*Entries supplied*.
↓↓↓
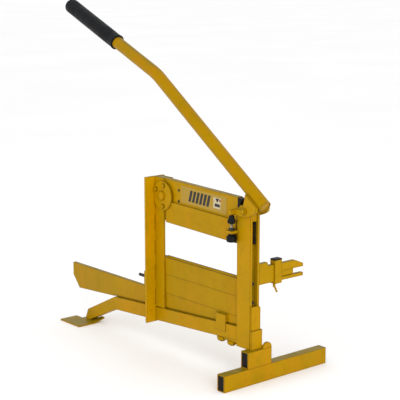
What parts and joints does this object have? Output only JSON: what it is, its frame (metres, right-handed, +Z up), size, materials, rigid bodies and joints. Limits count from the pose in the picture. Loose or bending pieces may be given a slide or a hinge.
↑↑↑
↓↓↓
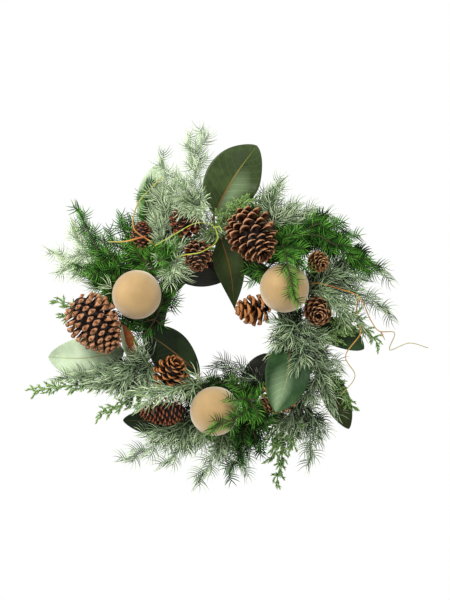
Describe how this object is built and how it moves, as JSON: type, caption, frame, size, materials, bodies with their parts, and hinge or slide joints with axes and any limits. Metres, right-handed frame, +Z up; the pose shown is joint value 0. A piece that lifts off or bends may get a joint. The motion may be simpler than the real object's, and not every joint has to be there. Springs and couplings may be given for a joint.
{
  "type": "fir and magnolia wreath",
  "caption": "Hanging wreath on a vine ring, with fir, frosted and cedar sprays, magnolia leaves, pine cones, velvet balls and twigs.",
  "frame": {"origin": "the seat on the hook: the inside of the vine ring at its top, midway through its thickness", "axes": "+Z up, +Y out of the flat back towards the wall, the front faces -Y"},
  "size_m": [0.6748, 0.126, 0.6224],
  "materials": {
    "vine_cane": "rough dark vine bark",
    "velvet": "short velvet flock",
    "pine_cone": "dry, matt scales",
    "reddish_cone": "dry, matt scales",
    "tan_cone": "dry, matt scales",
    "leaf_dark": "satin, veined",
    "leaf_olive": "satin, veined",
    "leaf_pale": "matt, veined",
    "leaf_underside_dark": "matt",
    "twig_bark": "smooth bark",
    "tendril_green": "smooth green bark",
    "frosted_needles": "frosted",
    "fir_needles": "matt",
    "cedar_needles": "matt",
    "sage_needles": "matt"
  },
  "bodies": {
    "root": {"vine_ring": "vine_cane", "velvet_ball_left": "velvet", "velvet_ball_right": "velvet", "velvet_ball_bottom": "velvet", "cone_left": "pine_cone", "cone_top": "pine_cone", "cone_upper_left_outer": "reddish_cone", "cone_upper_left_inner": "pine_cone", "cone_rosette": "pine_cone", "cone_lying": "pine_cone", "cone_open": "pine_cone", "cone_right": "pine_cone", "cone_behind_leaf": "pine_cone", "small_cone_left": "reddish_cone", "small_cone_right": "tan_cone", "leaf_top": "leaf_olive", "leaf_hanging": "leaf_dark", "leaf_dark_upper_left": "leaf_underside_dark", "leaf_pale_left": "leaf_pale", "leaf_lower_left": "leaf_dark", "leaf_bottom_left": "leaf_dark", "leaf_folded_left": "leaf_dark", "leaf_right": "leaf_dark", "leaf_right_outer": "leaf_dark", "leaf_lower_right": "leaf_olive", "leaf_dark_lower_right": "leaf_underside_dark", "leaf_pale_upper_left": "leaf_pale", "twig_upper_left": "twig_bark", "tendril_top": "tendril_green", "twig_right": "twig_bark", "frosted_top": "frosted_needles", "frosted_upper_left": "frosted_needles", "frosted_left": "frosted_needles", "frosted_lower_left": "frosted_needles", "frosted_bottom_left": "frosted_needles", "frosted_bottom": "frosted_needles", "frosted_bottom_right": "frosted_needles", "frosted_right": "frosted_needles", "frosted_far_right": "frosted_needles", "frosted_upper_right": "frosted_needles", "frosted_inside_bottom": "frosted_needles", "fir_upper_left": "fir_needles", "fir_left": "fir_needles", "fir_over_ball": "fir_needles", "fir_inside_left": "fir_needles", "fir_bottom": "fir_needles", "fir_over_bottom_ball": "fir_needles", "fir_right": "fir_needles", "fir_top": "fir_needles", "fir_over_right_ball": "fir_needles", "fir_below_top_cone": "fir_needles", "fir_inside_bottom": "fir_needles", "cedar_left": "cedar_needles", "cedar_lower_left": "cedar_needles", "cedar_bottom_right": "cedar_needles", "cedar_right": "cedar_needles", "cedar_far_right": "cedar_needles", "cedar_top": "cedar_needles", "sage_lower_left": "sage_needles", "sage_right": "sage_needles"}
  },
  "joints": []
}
↑↑↑
*Challenge*.
Collect the complete line wherever the string "type" appears in the records.

*Result*.
Describe how this object is built and how it moves, as JSON: type, caption, frame, size, materials, bodies with their parts, and hinge or slide joints with axes and any limits. Metres, right-handed frame, +Z up; the pose shown is joint value 0. A piece that lifts off or bends may get a joint. The motion may be simpler than the real object's, and not every joint has to be there. Springs and couplings may be given for a joint.
  "type": "fir and magnolia wreath",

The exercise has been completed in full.